In their petition for leave to appeal, the Agency Defendants argue that the Act does not apply to alleged wage and hiring coordination because the Act excludes “labor which is performed by natural persons as employees of others” from the “services” it regulates. The Agency Defendants argue that federal courts applying Illinois law have reached that conclusion, which the circuit court declined to follow and the appellate court improperly distinguished. The Agency Defendants also argue that the appellate court improperly changed the focus of the certified question, from whether labor services are excluded from the Act’s coverage to whether the Act applies to labor-related services provided by temporary staffing agencies.

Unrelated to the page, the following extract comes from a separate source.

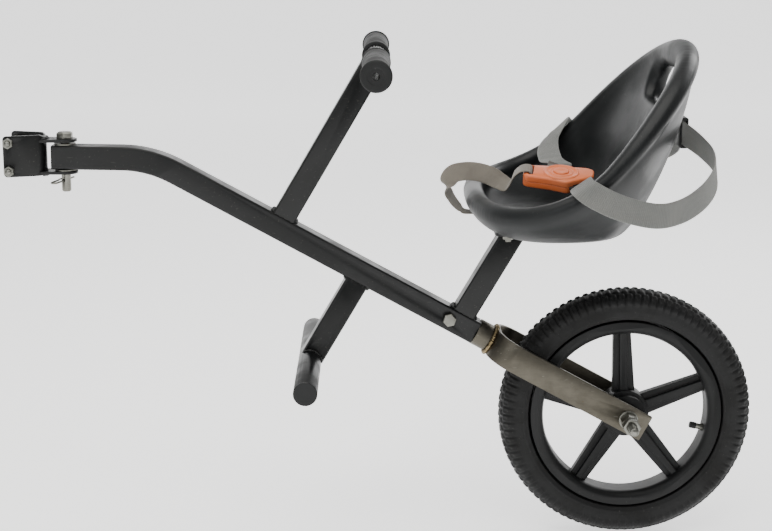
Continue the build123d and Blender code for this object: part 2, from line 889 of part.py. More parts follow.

In its petition for leave to appeal, Colony argues that Section 3(1) of the Act does not apply to non-competitors as a matter of law, such that an alleged vertical agreement between and/or among non-competitors cannot constitute a per se violation of the Act. As such, Colony argues that the State’s claim against Colony under Section 3(1) of the Act must be dismissed as a matter of law, as only a claim under Section 3(2) of the Act could be filed against a vertical non-competitor co-conspirator. Section 3(2), under which the State did not bring a claim against the defendants, applies a more stringent rule of reason analysis, taking into consideration facts peculiar to the business and weighing alleged anticompetitive effects against their procompetitive justifications.